Fixtures in respect of which more than one person gets an allowance

4(1)After section 56 there shall be inserted the following sections—

56ARestriction on duplicate allowances under sections 54 and 56

(1)Where the relevant conditions are satisfied in relation to any case in which the provisions of section 54(1) or section 56 would (but for this section) be treated as applying, those provisions shall not apply in that case, and shall be treated as never having applied in that case.

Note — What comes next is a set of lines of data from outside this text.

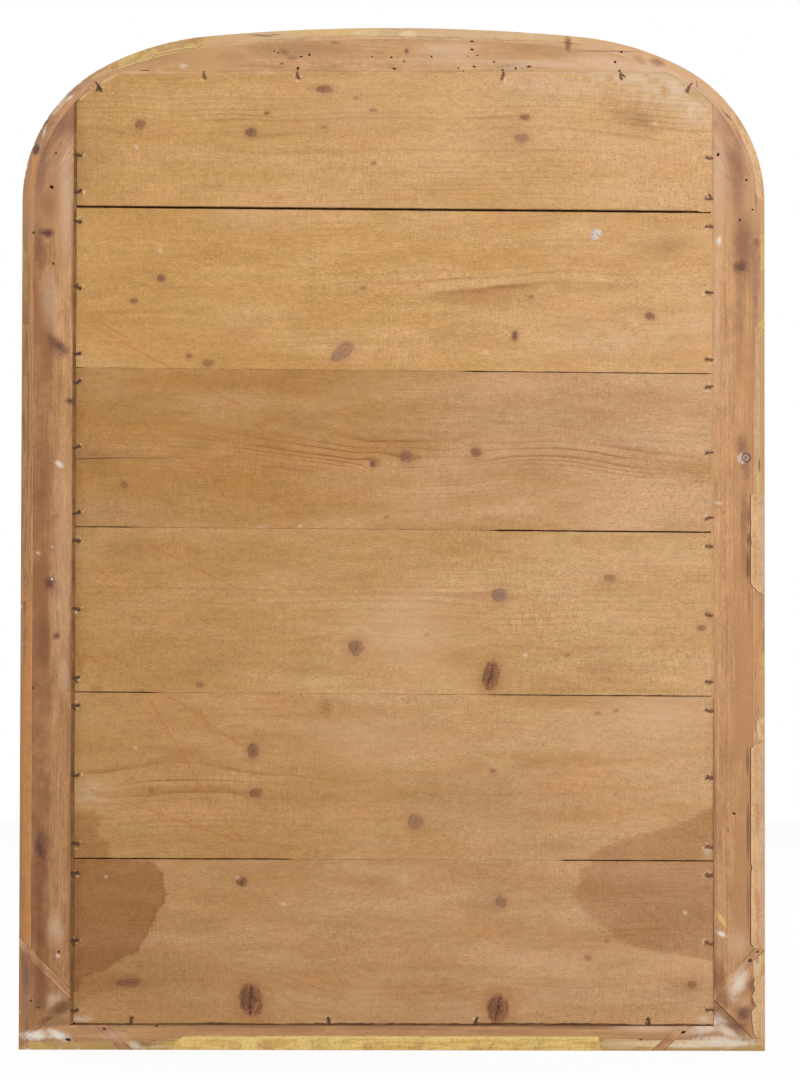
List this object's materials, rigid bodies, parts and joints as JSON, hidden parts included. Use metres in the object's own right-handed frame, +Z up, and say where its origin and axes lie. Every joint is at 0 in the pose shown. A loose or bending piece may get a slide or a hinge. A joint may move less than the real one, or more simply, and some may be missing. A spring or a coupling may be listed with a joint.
{
  "type": "mirror",
  "caption": "Arched mirror in a gilt moulded frame with a pearl slip, closed at the back with nailed pine boards and keyed mitres.",
  "frame": {"origin": "middle of the base, at half the depth, on the surface that the mirror stands on", "axes": "+Z up the mirror, +X to the right as seen from the front, -Y out of the glass towards the viewer, +Y out of the back"},
  "size_m": [1.04, 0.064, 1.43],
  "materials": {
    "carcass_pine": "old bare softwood, pinkish tan",
    "key_pine": "bare softwood",
    "board_pine": "old sawn pine, golden tan, knotty and stained",
    "gilding": "gold leaf on red bole and gesso over softwood, ochre at the back edge",
    "pearls": "gold leaf over composition",
    "glass": "old plate glass",
    "silvering": "silvered, backed with red-brown paint",
    "nail_iron": "dark rusted cut iron"
  },
  "bodies": {
    "root": {"carcass_stile_left": "carcass_pine", "carcass_stile_right": "carcass_pine", "carcass_corner_left": "carcass_pine", "carcass_corner_right": "carcass_pine", "carcass_shoulder_left": "carcass_pine", "carcass_shoulder_right": "carcass_pine", "carcass_crown": "carcass_pine", "carcass_bottom_rail": "carcass_pine", "crest_moulding_stile_left": "gilding", "crest_moulding_stile_right": "gilding", "crest_moulding_corner_left": "gilding", "crest_moulding_corner_right": "gilding", "crest_moulding_shoulder_left": "gilding", "crest_moulding_shoulder_right": "gilding", "crest_moulding_crown": "gilding", "crest_moulding_bottom_rail": "gilding", "ogee_moulding_stile_left": "gilding", "ogee_moulding_stile_right": "gilding", "ogee_moulding_corner_left": "gilding", "ogee_moulding_corner_right": "gilding", "ogee_moulding_shoulder_left": "gilding", "ogee_moulding_shoulder_right": "gilding", "ogee_moulding_crown": "gilding", "ogee_moulding_bottom_rail": "gilding", "pearl_slip_stile_left": "gilding", "pearl_slip_stile_right": "gilding", "pearl_slip_corner_left": "gilding", "pearl_slip_corner_right": "gilding", "pearl_slip_shoulder_left": "gilding", "pearl_slip_shoulder_right": "gilding", "pearl_slip_crown": "gilding", "pearl_slip_bottom_rail": "gilding", "mitre_key_left": "key_pine", "mitre_key_right": "key_pine", "loose_tongues": "key_pine", "mirror_glass": "glass", "silvering": "silvering", "glass_packers": "key_pine", "glazing_blocks": "key_pine", "pearls_left": "pearls", "pearls_right": "pearls", "pearls_crown": "pearls", "pearls_bottom": "pearls", "backboard_1": "board_pine", "backboard_2": "board_pine", "backboard_3": "board_pine", "backboard_4": "board_pine", "backboard_5": "board_pine", "backboard_6": "board_pine", "nails_left": "nail_iron", "nails_right": "nail_iron", "nails_top": "nail_iron", "nails_bottom": "nail_iron"}
  },
  "joints": []
}
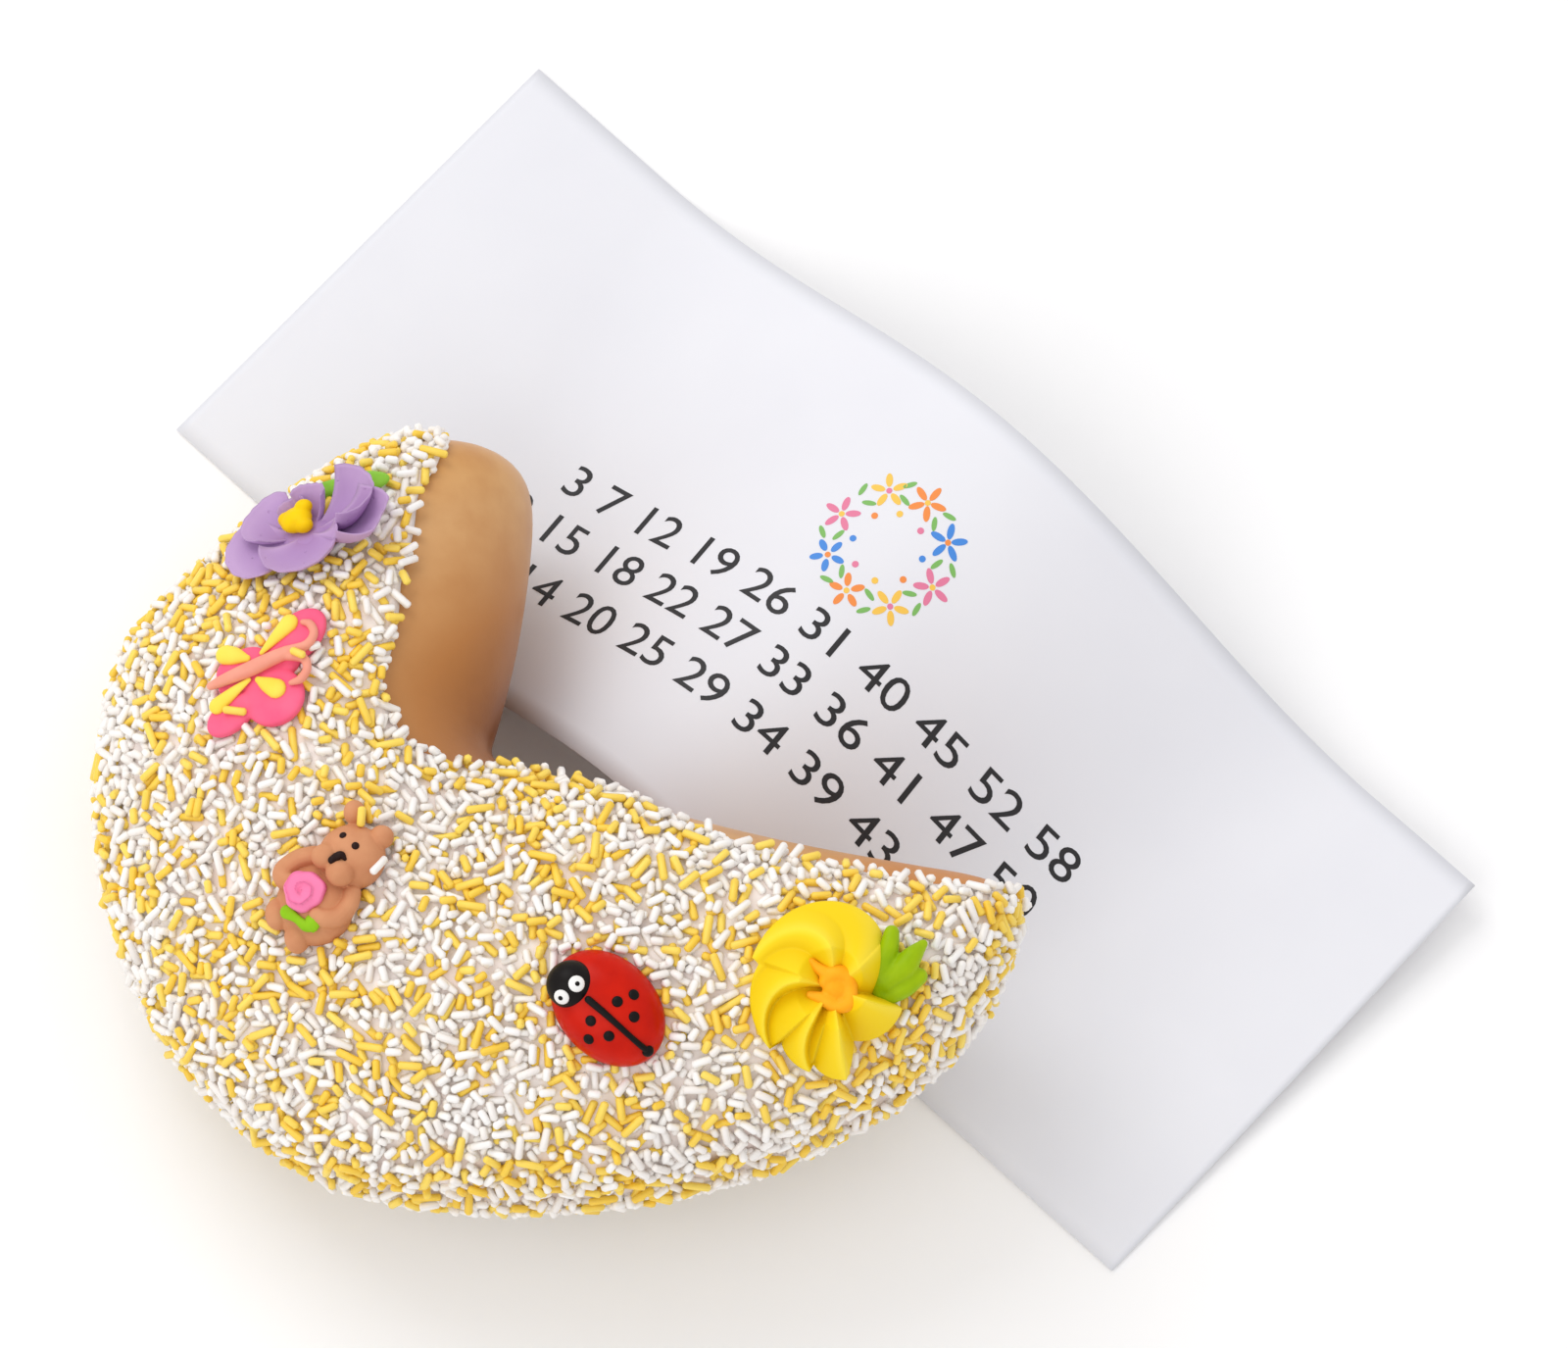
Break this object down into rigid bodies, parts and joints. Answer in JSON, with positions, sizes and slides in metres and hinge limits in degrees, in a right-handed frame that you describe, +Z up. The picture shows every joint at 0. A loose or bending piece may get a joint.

(2)The relevant conditions are as follows—

(a)that an interest in any land in which the whole or any part of the relevant land is comprised is held by any person immediately after the relevant time;

(b)that that interest is not the one which—

(i)in a case falling within section 54(1)(a), is acquired by the purchaser; or

(ii)in a case falling within section 56(a), is acquired by the lessee in consequence of the grant of the lease;

(c)that the person with that interest is a person falling to be treated for the purposes of this Part as a person to whom the fixture belonged immediately before the relevant time in consequence of the incurring by him of expenditure on the provision of the fixture;

(d)that that person does not fall to be so treated by virtue of section 154;

(e)that that person is entitled to an allowance in respect of that expenditure and makes or has made a claim for that allowance; and

(f)that the relevant time is on or after 24th July 1996.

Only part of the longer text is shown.